Tenaris was founded in Italy by Rocca's grandfather and later moved its main operations to Argentina. It's formally headquartered in Luxembourg for tax purposes. But that's not how Rocca describes it in Houston.
"In light of the $1.8 billion investment in Texas," he said, " I present it as a Texas company."
The 1.2-million-square-foot mill will soon produce 600,000 tons of steel pipe a year. The specialized piping includes drill pipe used for drilling and creating wells; casing pipe that's cemented into place to line the walls of the well and give it structural stability; and tubing pipe inserted into the well through which the oil and gas travels.
In 2017, U.S. shale and other onshore fields represent 35 percent of the global demand for such piping, Rocca said.
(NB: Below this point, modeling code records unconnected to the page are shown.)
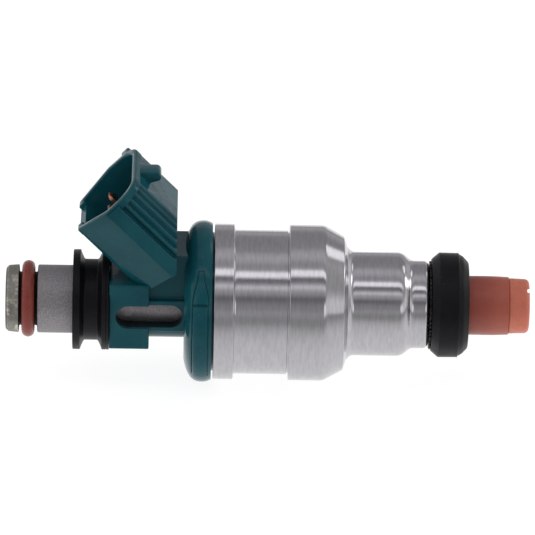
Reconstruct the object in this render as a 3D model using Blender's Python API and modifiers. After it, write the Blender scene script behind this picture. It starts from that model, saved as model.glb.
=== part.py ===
"""Top-feed solenoid fuel injector, modelled in metres.

The frame: +X runs along the injector's axis from the fuel inlet to the nozzle, and +Z is the side
that carries the electrical connector. The origin is on the axis, at the front face of the lower
seal, where the injector seats in the manifold port. Apart from the notch in the nozzle cap and the
connector's key rib, the injector is symmetric about the XZ plane.

Stations are distances along X. A turned piece is drawn as (station, radius) points about local Z
and stands on the injector_axis empty, whose local Z lies along world X.
"""
import math

import bmesh
import bpy
from mathutils import Vector

MM = 0.001

# Facets and clearances
OUTER_SIDES = 40          # sides of the turned pieces that show
INNER_SIDES = 20          # sides of the small turned pieces inside
FIT = 0.05 * MM           # between pieces that are pressed, moulded or seated together
RUNNING = 0.07 * MM       # radial clearance of the armature and of the needle's guide lands
OVERCUT = 1.0 * MM        # how far a cutter runs past the face that it opens

# Lower end: seal, washer and nozzle cap
SEAL_LENGTH = 5.6 * MM
SEAL_RADIUS = 7.95 * MM
SEAL_REAR_RADIUS = 7.0 * MM
SEAL_NOSE_RADIUS = 6.6 * MM
SEAL_CHAMFER = 1.2 * MM
SEAL_ROUND = 0.6 * MM
WASHER_THICKNESS = 0.3 * MM
WASHER_RADIUS = 7.1 * MM
CAP_REACH = 9.25 * MM     # from the seal's front face to the cap's end
CAP_GRIP = 5.2 * MM       # length of the cap inside the seal
CAP_RADIUS = 4.48 * MM
CAP_END_RADIUS = 4.2 * MM
CAP_END_LENGTH = 3.1 * MM
CAP_WALL = 1.05 * MM
CAP_END_WALL = 1.6 * MM
CAP_SPRAY_RADIUS = 2.3 * MM
CAP_ROUND = 0.7 * MM
CAP_NOTCH_WIDTH = 0.7 * MM
CAP_NOTCH_DEPTH = 0.45 * MM
CAP_NOTCH_LIFT = 2.3 * MM            # of the notch beside the axis
CAP_NOTCH_TILT = math.radians(23.6)  # of the notch about the axis

# Steel housing
HOUSING_LENGTH = 32.5 * MM
BAND_RADIUS = 11.78 * MM
WAIST_RADIUS = 10.9 * MM
REAR_BAND_LENGTH = 3.05 * MM
WAIST_LENGTH = 8.3 * MM
FRONT_BAND_LENGTH = 5.1 * MM
CHAMFER_LENGTH = 3.2 * MM
CHAMFER_END_RADIUS = 10.05 * MM
HOUSING_NECK_RADIUS = 7.86 * MM
HOUSING_NECK_BLEND = 1.95 * MM       # from the chamfer's end to the straight neck
HOUSING_NECK_FOOT = 0.5 * MM         # length and rise of the step at the blend's wide end
HOUSING_NECK_RISE = 0.7 * MM
HOUSING_STEP_SETBACK = 3.6 * MM      # of the neck's end behind the housing's front face
HOUSING_END_SETBACK = 2.3 * MM       # of the narrow end's start behind the same face
HOUSING_END_RADIUS = 6.64 * MM
HOUSING_ROUND = 0.9 * MM
WAIST_FILLET = 0.2 * MM
CRIMP_LIP = 0.95 * MM
CRIMP_ROUND = 0.8 * MM
CRIMP_RADIUS = 5.0 * MM
UNDERCUT_WIDTH = 0.25 * MM
UNDERCUT_DEPTH = 0.2 * MM
COIL_BORE_RADIUS = 9.6 * MM
COIL_BORE_DEPTH = 16.3 * MM          # from the housing's rear face
VALVE_BORE_RADIUS = 6.25 * MM

# Connector body, moulded over the coil
COLLAR_GAP = 0.12 * MM
COLLAR_LENGTH = 4.35 * MM
COLLAR_RADIUS = 12.42 * MM
COLLAR_REAR_RADIUS = 9.3 * MM
COLLAR_FRONT_RADIUS = 11.75 * MM
COLLAR_CROWN_START = 2.05 * MM       # of the widest part, from the collar's rear face
COLLAR_CROWN_END = 3.05 * MM
COLLAR_CROWN_ROUND = 1.8 * MM
COLLAR_FRONT_ROUND = 1.2 * MM
COLLAR_DOME_START = 0.45 * MM        # foot of the domed rear shoulder, from the same face
COLLAR_DOME_RISE = 2.1 * MM
COLLAR_DOME_ROUND = 0.8 * MM
JOINED = 0.5 * MM                    # by which moulded shapes run into each other
NECK_LENGTH = 5.25 * MM
NECK_RADIUS = 5.52 * MM
BLOCK_LENGTH = 6.0 * MM
BLOCK_WIDTH = 13.2 * MM
BLOCK_HEIGHT = 10.54 * MM
PAD_WIDTH = 12.0 * MM
PAD_HEIGHT = 5.0 * MM
WEB_WIDTH = 10.1 * MM
WEB_TOP = 9.42 * MM
SLOT_LENGTH = 10.1 * MM
SLOT_HEIGHT = 3.7 * MM
SLOT_FRONT_WALL = 0.2 * MM           # plastic between the slot and the collar
TONGUE_WIDTH = 8.6 * MM
TONGUE_HEIGHT = 2.4 * MM

# Connector shroud, in the connector_axis frame: Z out of the mouth, X towards the latch
SHROUD_ANGLE = math.radians(45)
SHROUD_CORNER_SETBACK = 0.84 * MM    # of the rear bottom corner behind the block's front face
SHROUD_CORNER_HEIGHT = 3.61 * MM
SHROUD_DEPTH = 14.2 * MM
SHROUD_HEIGHT = 12.1 * MM
SHROUD_BOTTOM_HALF = 5.3 * MM
SHROUD_MIDDLE_HALF = 9.0 * MM
SHROUD_TOP_HALF = 5.2 * MM
SHROUD_RIB_START = 6.0 * MM          # height of the guide rib above the bottom wall
SHROUD_RIB_HEIGHT = 2.3 * MM
SHROUD_RIB_PROUD = 0.5 * MM
SHROUD_RIB_SETBACK = 0.35 * MM
SHROUD_WALL = 1.0 * MM
SHROUD_TOP_WALL = 0.9 * MM
SHROUD_REAR_PLANE = 1.2 * MM         # flat rear face of the shroud, behind the collar
KEY_START = 8.6 * MM                 # height of the key rib on the shroud's +Y shoulder
KEY_HEIGHT = 1.6 * MM
KEY_REACH = 10.6 * MM                # of the key rib's crest from the injector's middle plane
KEY_ROOT = 7.8 * MM
KEY_SETBACK = 0.1 * MM               # of the key rib's end behind the mouth
LIP_LENGTH = 1.1 * MM
FLUTES = 4
FLUTE_DEPTH = 0.3 * MM
SOCKET_DEPTH = 8.0 * MM
EAR_WIDTH = 1.7 * MM
EAR_LENGTH = 0.6 * MM
LUG_WIDTH = 3.5 * MM
LUG_SETBACK = 0.8 * MM
LUG_RISE = 2.2 * MM
LUG_LENGTH = 3.3 * MM
LUG_FOOT = 0.5 * MM                  # depth of the lug's foot in the shroud's top wall
LUG_NOSE_ROUND = 0.3 * MM
LUG_BACK_ROUND = 0.5 * MM

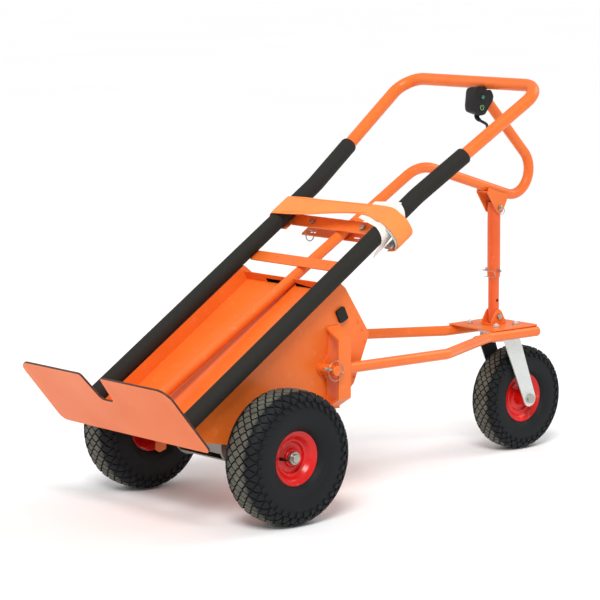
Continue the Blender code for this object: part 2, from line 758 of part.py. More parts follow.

With the oil bust lingering in other parts of the world, the United States is the biggest reason global pipe demand for onshore wells is growing by nearly 40 percent this year.
"This is the core of the oil industry for the years to come," he said.
Tenaris touts its "Rig Direct" system of supplying pipe to match the exact needs of its customers just when the products are required in the field. That lowers storage, maintenance and inspection costs.
The proximity of the mill to Texas oil and gas production allows Tenaris to directly serve the rigs in the Permian Basin, Eagle Ford Shale and other fields, cutting out pipe distribution companies that typically act as middlemen.
Tenaris was virtually unheard of in Texas until a decade ago when it bought St. Louis-based Maverick Tube Corp. and Houston-based Hydril Co. for a combined $5 billion. In short order, Tenaris grew from about 50 Houston employees to more than 2,000.
Tenaris, however, had to cut jobs at its northwestern Houston and Conroe facilities during the oil bust while it was building in Bay City. Rocca acknowledged the decision to push ahead with the new plant as oil prices plunged was a difficult and stressful. Now, "I'm anxious to see it work," he said.